Un autre point important révélé par les déclarations des jeunes interviewés est l’importance du réseau familial : relais du discours de prévention ; imitation de pratiques ; explications techniques en particulier dans les milieux sociaux les plus aisés.

Dans certains contextes familiaux, le Web bouleverse les phénomènes de socialisation : une forme de rétro-socialisation apparaît. Les jeunes forment/informent leurs parents qui modifient leurs pratiques notamment vis-à-vis des réseaux sociaux.

Les repères médiatiques sont eux aussi bousculés. Anne Cordier note une méfiance des jeunes vis à vis de la télévision (“le média à papa”). Celle- ci est perçue comme un médium du non choix et un outil de lobotomisation des “no life” que sont les “gens coincés devant leur télévision”.

Les moyens privilégiés pour s’informer sont désormais les réseaux sociaux numériques. On ne recherche pas l’information : elle s’affiche sur le “mur”.

Youtube est devenu le “couteau suisse de la recherche d’information” : telle cette étudiante qui visionne -selon ses envies et besoins- “Enjoy Vloggeurs”, “Cours Seko” pour compléter son cours d’économie ou encore “Hygiène mentale”.

Les expériences d’EMI à l’École doivent éviter l’instrumentalisation de l’information et des médias.
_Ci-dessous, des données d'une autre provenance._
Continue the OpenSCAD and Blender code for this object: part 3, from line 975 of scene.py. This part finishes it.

Anne Cordier insiste sur la nécessité de se prémunir d’une vision technique : les outils servent le scénario pédagogique et non l’inverse.
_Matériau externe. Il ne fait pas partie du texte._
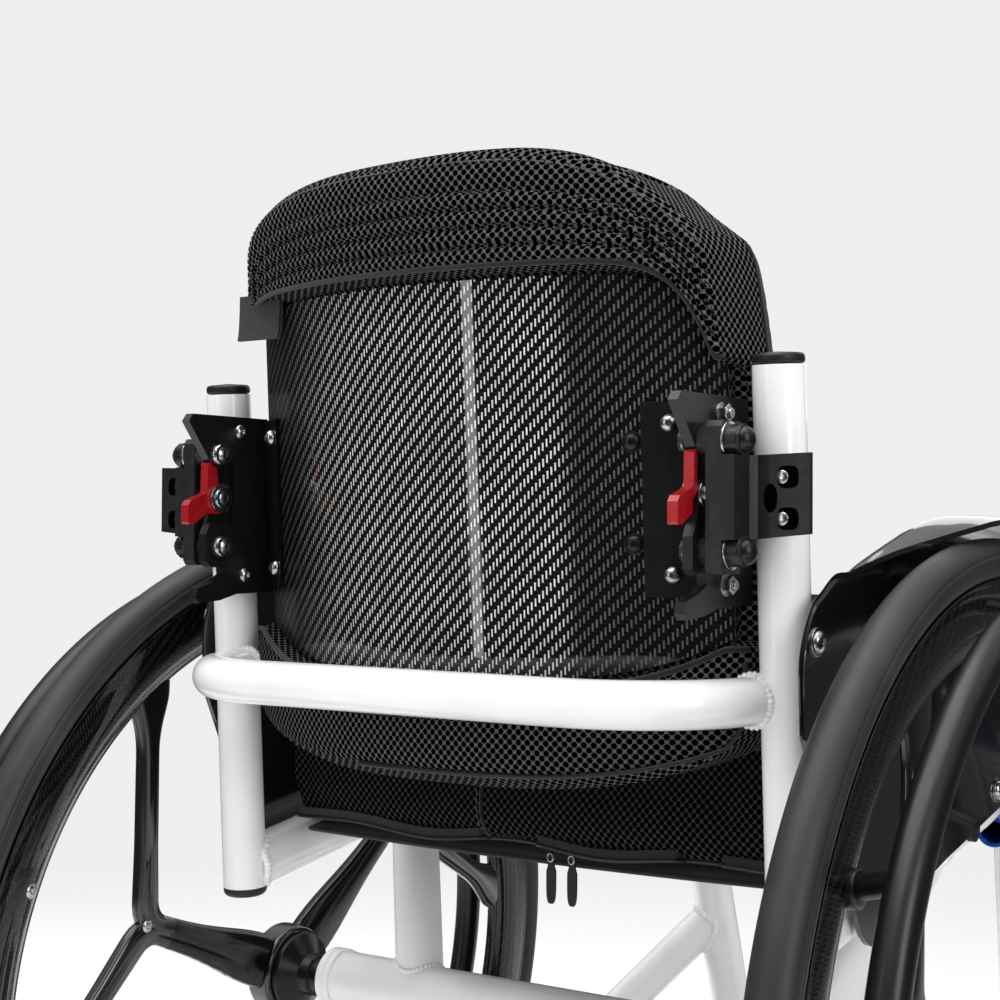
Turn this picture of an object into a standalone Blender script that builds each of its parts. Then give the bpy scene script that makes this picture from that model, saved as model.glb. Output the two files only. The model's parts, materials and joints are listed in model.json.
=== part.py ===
"""Ultralight wheelchair with a rigid white frame, carbon wheels and a padded carbon back.

The chair stands on the floor at Z = 0 and faces -Y, so the user's left is at +X.
Places are worked out as (out, fwd, up): out from the middle plane, fwd ahead of the foot
of the back canes, and up from the floor.  Every size is in metres or degrees.
"""
import math

import bmesh
import bpy
from mathutils import Matrix, Vector

LEFT = 1
RIGHT = -1
SIDES = (("left", LEFT), ("right", RIGHT))
GAP = 0.0003
RUNNING_GAP = 0.00009
MERGE_DISTANCE = 0.00002

# Sides of round pieces
WHEEL_SIDES = 40
CASTER_SIDES = 20
TUBE_SIDES = 12
ROUND_SIDES = 16
SMALL_SIDES = 10

# Back canes
SEAT_WIDTH = 0.407
CANE_DIAMETER = 0.027
CANE_OUT = (SEAT_WIDTH - CANE_DIAMETER) / 2
CANE_WALL = 0.002
CANE_FOOT_UP = 0.388
CANE_TOP_UP = 0.6955
CANE_RAKE = 3.5
CAP_HEIGHT = 0.007
PLUG_HEIGHT = 0.005
SPIGOT_LENGTH = 0.016

# Seat rails and front down tubes
RAIL_DIAMETER = 0.0318
RAIL_REAR_UP = 0.4003
SEAT_PITCH = 10.0
TAPER_START_FWD = 0.270
SEAT_FRONT_FWD = 0.458
FRONT_OUT = CANE_OUT - 0.052
FRONT_BEND_RADIUS = 0.070
DOWN_TUBE_LOW = (CANE_OUT - 0.069, 0.543, 0.135)
DOWN_TUBE_SOCKET = 0.085

# Push bar
PUSH_BAR_DIAMETER = 0.025
PUSH_BAR_UP = 0.525
PUSH_BAR_OUT = CANE_OUT - 0.015
PUSH_BAR_BACK = 0.0870
PUSH_BAR_BEND = 0.070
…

Eviter l’entrée par « les dangers d’Internet »

L’entrée par les dangers est à bannir. Pourquoi l’information et les médias font-ils peur ? La diversité, la pluralité de la presse et des médias ne sont-elles pas un atout ? La menace ne serait-elle pas plutôt dans les Etats qui musèlent les médias et limitent l’accès à l’information ?

Il est trop rare encore de voir l’EMI abordé sous l’angle de la création, du plaisir et de la curiosité : une approche pourtant bien plus professionnelle que celle des “Dangers d’Internet”…
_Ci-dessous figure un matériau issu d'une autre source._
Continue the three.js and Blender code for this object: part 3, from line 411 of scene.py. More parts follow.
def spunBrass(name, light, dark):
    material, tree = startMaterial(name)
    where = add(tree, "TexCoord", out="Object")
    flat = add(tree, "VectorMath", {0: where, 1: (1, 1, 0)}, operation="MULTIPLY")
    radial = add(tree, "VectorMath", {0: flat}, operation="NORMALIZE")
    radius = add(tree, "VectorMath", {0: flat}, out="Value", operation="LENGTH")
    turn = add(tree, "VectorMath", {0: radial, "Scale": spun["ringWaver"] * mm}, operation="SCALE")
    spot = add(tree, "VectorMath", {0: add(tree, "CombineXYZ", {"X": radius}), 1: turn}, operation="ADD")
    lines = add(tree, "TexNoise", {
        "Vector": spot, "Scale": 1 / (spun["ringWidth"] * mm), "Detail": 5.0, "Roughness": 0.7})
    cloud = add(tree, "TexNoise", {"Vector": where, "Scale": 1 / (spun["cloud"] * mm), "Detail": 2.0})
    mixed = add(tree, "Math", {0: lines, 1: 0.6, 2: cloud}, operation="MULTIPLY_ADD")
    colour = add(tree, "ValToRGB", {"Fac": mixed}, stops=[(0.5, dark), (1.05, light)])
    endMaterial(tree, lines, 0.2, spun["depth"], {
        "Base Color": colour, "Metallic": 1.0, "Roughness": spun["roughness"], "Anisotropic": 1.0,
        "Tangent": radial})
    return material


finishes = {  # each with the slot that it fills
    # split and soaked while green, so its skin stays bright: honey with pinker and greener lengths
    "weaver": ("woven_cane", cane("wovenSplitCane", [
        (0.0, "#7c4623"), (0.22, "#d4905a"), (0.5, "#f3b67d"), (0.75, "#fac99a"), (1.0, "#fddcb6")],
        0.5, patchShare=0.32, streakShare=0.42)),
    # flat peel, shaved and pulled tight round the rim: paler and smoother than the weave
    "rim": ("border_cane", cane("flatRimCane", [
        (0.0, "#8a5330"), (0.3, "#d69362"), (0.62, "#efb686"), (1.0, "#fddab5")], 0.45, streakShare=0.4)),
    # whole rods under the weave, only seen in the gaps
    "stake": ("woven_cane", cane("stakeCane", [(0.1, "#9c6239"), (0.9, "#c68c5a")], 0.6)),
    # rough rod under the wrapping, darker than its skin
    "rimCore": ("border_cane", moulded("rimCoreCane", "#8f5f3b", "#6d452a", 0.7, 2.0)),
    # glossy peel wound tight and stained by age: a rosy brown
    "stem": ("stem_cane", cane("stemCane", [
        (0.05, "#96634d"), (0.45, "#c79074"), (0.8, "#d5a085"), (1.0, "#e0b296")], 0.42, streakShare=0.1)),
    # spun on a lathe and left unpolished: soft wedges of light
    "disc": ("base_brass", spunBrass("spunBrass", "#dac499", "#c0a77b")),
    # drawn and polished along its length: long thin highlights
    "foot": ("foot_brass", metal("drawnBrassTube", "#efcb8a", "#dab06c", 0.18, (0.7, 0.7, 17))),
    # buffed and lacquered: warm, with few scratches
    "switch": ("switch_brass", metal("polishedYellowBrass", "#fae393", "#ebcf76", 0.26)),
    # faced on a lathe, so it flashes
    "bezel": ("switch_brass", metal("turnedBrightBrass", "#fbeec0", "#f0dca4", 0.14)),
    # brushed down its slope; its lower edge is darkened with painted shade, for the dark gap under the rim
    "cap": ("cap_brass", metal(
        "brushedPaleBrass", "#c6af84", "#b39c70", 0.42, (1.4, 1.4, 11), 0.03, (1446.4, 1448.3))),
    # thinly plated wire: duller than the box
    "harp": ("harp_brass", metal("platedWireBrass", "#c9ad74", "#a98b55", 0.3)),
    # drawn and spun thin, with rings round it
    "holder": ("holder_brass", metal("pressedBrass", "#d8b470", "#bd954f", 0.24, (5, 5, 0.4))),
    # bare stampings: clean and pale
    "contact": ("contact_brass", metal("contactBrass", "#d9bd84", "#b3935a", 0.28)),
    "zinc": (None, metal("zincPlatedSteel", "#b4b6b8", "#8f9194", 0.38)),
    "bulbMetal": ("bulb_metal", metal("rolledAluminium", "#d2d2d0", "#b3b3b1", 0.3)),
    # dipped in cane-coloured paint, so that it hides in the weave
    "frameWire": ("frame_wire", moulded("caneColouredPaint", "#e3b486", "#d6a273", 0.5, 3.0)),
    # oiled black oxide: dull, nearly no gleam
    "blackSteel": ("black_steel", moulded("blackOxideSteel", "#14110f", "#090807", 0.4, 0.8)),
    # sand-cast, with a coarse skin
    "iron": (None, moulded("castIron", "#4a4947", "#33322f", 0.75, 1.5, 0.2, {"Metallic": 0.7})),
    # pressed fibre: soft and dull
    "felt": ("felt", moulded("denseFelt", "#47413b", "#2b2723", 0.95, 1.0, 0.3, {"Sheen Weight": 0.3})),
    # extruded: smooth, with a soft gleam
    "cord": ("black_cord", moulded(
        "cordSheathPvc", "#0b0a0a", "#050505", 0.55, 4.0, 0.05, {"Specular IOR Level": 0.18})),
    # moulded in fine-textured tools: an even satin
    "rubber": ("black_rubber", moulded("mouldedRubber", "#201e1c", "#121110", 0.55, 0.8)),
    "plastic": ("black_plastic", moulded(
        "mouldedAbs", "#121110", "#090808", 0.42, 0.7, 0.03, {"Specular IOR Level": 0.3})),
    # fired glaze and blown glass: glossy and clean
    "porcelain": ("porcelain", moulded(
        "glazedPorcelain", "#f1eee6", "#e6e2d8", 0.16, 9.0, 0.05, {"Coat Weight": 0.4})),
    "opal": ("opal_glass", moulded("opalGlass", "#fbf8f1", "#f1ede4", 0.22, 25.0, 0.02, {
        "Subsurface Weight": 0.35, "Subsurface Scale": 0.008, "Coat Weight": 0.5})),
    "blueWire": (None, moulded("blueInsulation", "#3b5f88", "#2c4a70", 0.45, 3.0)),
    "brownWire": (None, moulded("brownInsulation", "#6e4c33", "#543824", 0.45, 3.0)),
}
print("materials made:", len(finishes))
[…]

Selon les élèves interviewés par Anne Cordier, créer des projets dans le cadre de l’EMI leur permet de laisser leur empreinte, d’être fier de ce qu’ils font, de ressentir du plaisir à apprendre.

Anne Cordier regrette le fait que peu d’enseignants cadrent la formation aux Médias et à l’Information. Les professeurs documentalistes sont parmi les rares enseignants à formaliser l’EMI. Un élève interviewé déclare à propos d’un enseignant documentaliste : “Il m’a aidé à trier l’info, à réfléchir à nous questionner sur l’information quand on est surchargé par la télé et les réseaux sociaux. Les cours sont très riches et c’est un prof qui m’a marqué.”

Et les parents, sont-ils des “Digital Immigrants” démunis ?

Comment rassurer les parents sur le fait que même s’ils ne sont pas experts, ils peuvent accompagner leurs enfants? Lors de la conférence nationale, Virginie Sassoon présente un axe d’action du CLEMI à ce jour inédit : agir en direction des parents et hors temps scolaire. Une enquête nationale récente (décembre 2016) menée auprès de familles d’élèves (86 entretiens qualitatifs et 2038 questionnaires en ligne) confirment l’attente forte des familles vis-à-vis de l’Ecole : 78% déclarent attendre une formation Education aux Médias au sein des établissement scolaire.

Cinq préoccupations majeures ressortent de cette enquête.

-Comment maîtriser le temps dédié aux écrans en famille ?

-Comment conseiller ses enfants sur l’usage des réseaux sociaux?

-Comment apprendre à ses enfants à s’informer ?

-Comment protéger des images violentes et pornographiques et en parler avec eux?

-Quel dialogue et quelles actions initier avec l’École et les associations en tant que parents d’élèves sur ces questions?

Ces cinq thèmes vont structurer un guide à destination des parents. “Le guide de survie de la famille Tout-Écran” mise sur des approches plurielles (sociologues, pédagogues,…), un ton non moralisateur. Il évite de reproduire une approche institutionnelle classique empreinte de jugement et d’injonction. L’approche est inclusive et tente de prendre en compte les transformations des contours de la parentalité. Ce guide de “survie” sera diffusé en mars 2017 lors de la Semaine de la presse et des médias à l’école.